Campé dans le Londres de l’époque victorienne, Un chant de Noël raconte l’histoire d’un vieil avare grincheux et solitaire, Ebenezer Scrooge, visité successivement, la nuit de Noël, par trois fantômes : celui des Noëls passés, celui des Noëls présents et celui des Noëls à venir. En lui montrant les perspectives de bonheur qui lui échappent, ainsi que ce qui l’attend s’il se refuse à l’amour et à la charité, les trois esprits opèrent un changement chez le vieillard, qui choisit dès lors de se convertir à l’esprit de Noël.

Un succès qui ne se dément pas

Dès sa parution, le conte obtient un succès phénoménal. En quelques mois, plus de 15 000 exemplaires trouvent preneurs, un nombre extraordinaire pour l’époque. « Dickens en faisait des lectures publiques, raconte la sociologue Martyne Perrot, autrice de Le cadeau de Noël. Histoire d’une invention (Autrement, 2013). À Londres, à Cambridge, à Boston et à Paris, des foules immenses se pressaient, faisaient la file dans le froid et la neige pour écouter son histoire. Les gens étaient émus aux larmes. Le biographe de l’écrivain raconte que l’un des grands industriels de l’époque a été tellement touché qu’il a donné un jour de congé à tous ses ouvriers. »

Pendant plus d’un siècle, Un chant de Noël a captivé les publics anglais, français et nord-américain, se glissant, à l’instar de la Bible, dans toutes les bibliothèques aux États-Unis. « Il est devenu partie prenante des festivités. Plusieurs familles racontent toujours cette histoire aux enfants la veille de Noël. Le président [Franklin Delano] Roosevelt en faisait un véritable rituel », ajoute-t-elle.

Critique sociale

Ironiquement, raviver le romantisme autour de la fête de Noël ne faisait pas partie des objectifs de Charles Dickens. C’est la publication d’un rapport sur les conditions déplorables de travail des enfants dans les manufactures — rapport qui a également fait réagir Karl Marx et Friedrich Engels — qui constitue l’étincelle derrière le personnage de Scrooge.

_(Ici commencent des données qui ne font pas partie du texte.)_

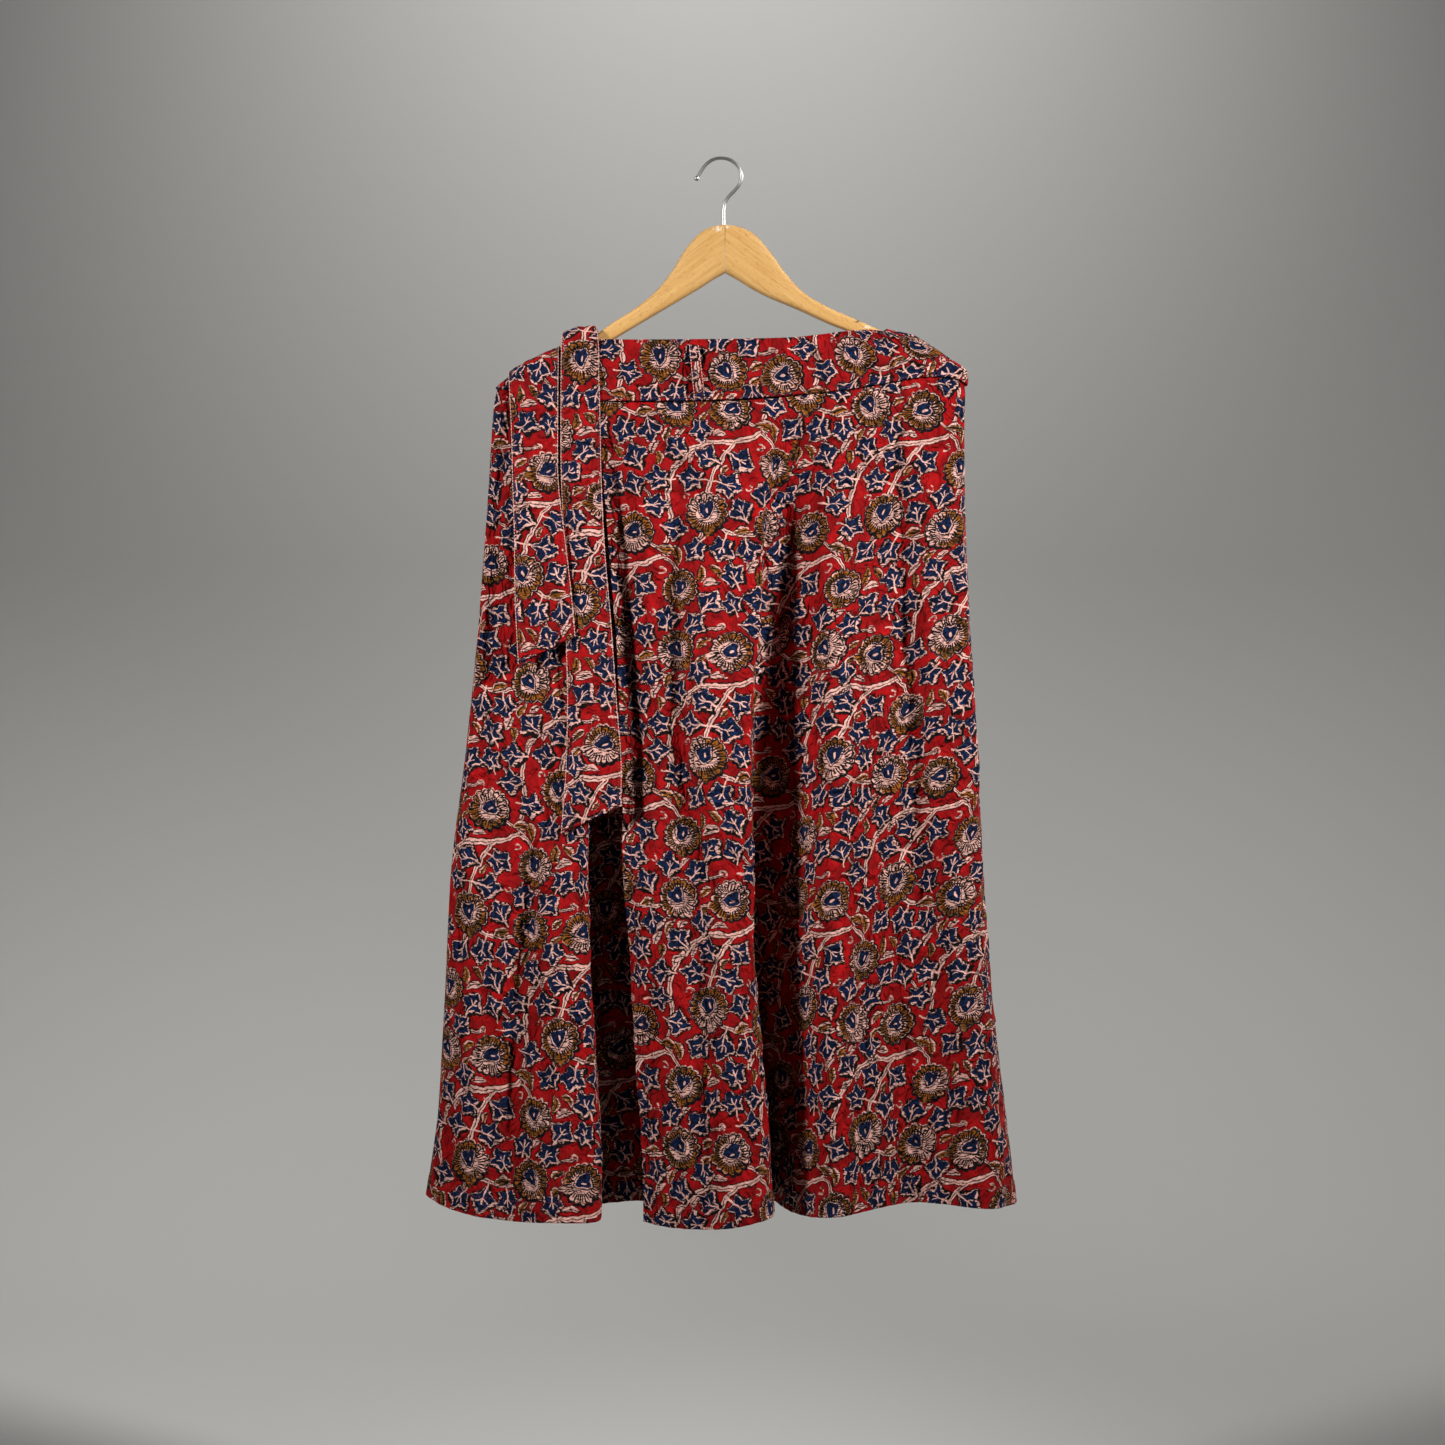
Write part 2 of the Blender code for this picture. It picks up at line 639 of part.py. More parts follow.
def build_hook():
    """Make the wire hook as one bevelled curve, swollen to a ball at its tip."""
    route = np.array([(x, 0.0, z) for x, z in HOOK_ROUTE])
    places = np.linspace(0, len(route) - 1, (len(route) - 1) * HOOK_STEPS + 1)
    points = smooth_through(route, places)
    curve = bpy.data.curves.new("hook", "CURVE")
    curve.dimensions = "3D"
    curve.bevel_depth = WIRE_RADIUS * MM
    curve.bevel_resolution = HOOK_BEVEL_STEPS
    curve.use_fill_caps = True
    spline = curve.splines.new("POLY")
    spline.points.add(len(points) - 1)
    swell = HOOK_BALL_RADIUS / WIRE_RADIUS
    radii = np.ones(len(points))
    radii[:2] = (HOOK_TIP_SHARE * swell, swell)
    for knot, point, radius in zip(spline.points, points, radii):
        knot.co = (*(point * MM), 1.0)
        knot.radius = radius
    curve.materials.append(make_material("hook", PLATED_WIRE))
    hook = bpy.data.objects.new("hook", curve)
    bpy.context.scene.collection.objects.link(hook)


def main():
    """Build every piece of the skirt, the hanger and the hook."""
    clear_scene()
    build_panels()
    build_waistband()
    build_belt_loop()
    build_tie("tie_long", TIE_LONG)
    build_tie("tie_short", TIE_SHORT)
    build_hanger()
    build_hook()


main()
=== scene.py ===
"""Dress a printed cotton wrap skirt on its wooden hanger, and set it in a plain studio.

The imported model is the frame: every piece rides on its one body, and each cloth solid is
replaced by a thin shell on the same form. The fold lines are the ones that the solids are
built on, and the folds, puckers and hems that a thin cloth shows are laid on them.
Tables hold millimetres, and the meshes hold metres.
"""

from __future__ import annotations

import logging
import math
from dataclasses import dataclass
from enum import Enum
from functools import reduce
from operator import or_
from typing import Callable, NamedTuple, Sequence

import bpy
import numpy as np
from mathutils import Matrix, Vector


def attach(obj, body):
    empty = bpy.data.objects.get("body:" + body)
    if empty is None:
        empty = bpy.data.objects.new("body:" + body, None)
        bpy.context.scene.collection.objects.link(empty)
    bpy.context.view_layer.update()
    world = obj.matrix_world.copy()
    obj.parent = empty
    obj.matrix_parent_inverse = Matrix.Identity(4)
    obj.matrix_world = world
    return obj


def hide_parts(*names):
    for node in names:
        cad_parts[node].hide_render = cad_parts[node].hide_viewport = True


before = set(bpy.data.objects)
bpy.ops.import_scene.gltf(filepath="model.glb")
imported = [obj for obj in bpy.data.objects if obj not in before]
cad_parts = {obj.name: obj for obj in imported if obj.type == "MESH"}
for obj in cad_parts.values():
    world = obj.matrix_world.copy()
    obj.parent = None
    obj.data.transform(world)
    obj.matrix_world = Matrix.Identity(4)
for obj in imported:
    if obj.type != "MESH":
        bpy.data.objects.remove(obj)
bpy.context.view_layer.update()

LOG = logging.getLogger("wrap skirt")

MM = 0.001
BODY = "root"
Surface = Callable[[np.ndarray, np.ndarray], np.ndarray]
Socket = bpy.types.NodeSocket
Tree = bpy.types.NodeTree
FLAT = "2D"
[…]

« Grand défenseur de l’éducation comme moyen de lutter contre la pauvreté, Dickens souhaite d’abord et avant tout faire une critique sociale, souligne l’historienne Evelyne Ferron. Il essaie d’éveiller les consciences, en pointant du doigt les industriels, qui traitent leurs employés comme des objets. Noël, une fête religieuse associée à la charité et à la générosité, devient pour lui un prétexte émotif, un contexte propice pour toucher une corde sensible. Il dit : “C’est bien mignon vos traditions, mais pendant que vous gâtez vos enfants, ceux des autres ont froid et meurent.” »

Cristalliser son époque

En mettant en scène certaines traditions en essor dans l’Angleterre victorienne, Dickens contribue malgré lui à cristalliser les valeurs véhiculées par la bourgeoisie de l’époque, renforçant la sécularisation de la fête de Noël.

On y voit ainsi l’un des premiers sapins de Noël de la littérature anglaise — popularisé au pays par la reine Victoria et son époux, le prince Albert, qui a importé l’idée de son Allemagne natale. Y sont aussi évoqués la dinde et l’oie partagées en famille, et l’échange de cadeaux destinés aux tout-petits.

« Le succès de son conte va de pair avec le déplacement de la vie publique vers le foyer, la domesticité et la famille, indique Kim Gladu, professeure associée au Département des lettres et humanités de l’Université du Québec à Rimouski. Il reflète aussi l’importance nouvelle accordée aux enfants, qui sont depuis peu au coeur des festivités, notamment parce que leur statut change au sein de la société. On voit apparaître les premières études sur le développement des enfants, et on les considère comme des êtres qui ont des droits et qui ont besoin de certaines conditions pour s’épanouir. »

L’esprit de Noël comme mis en scène par Dickens — qui prend notamment racine dans le christianisme — a également perduré jusqu’à nous. « Même si le temps des Fêtes est aujourd’hui davantage associé aux excès et au consumérisme, la générosité et la fraternité sont encore mises en avant. Les organismes d’aide récoltent beaucoup plus de dons en décembre, et les initiatives se multiplient », précise Martyne Perrot.

Perte de sens

Bien que Noël ait beaucoup changé, et revête aujourd’hui davantage les habits d’une fête commerciale, l’intérêt envers Un chant de Noël ne montre aucun signe d’essoufflement, en attestent ses multiples adaptations scéniques, télévisuelles et cinématographiques, ainsi que les bandes dessinées, ballets, opéras et jeux vidéo qui en ont été tirés.

« Je pense que cet enthousiasme témoigne d’une nostalgie de l’enfance, mais aussi de la simplicité et de la féerie d’un Noël qui a perdu beaucoup de son sens. Même si on se plaint de la corvée de cadeaux, on se fait un point d’honneur de se réunir en famille, de passer du temps ensemble. Le conte de Dickens représente encore l’espoir, la compassion et la magie que l’on cherche à recréer durant cette période de l’année », conclut la sociologue.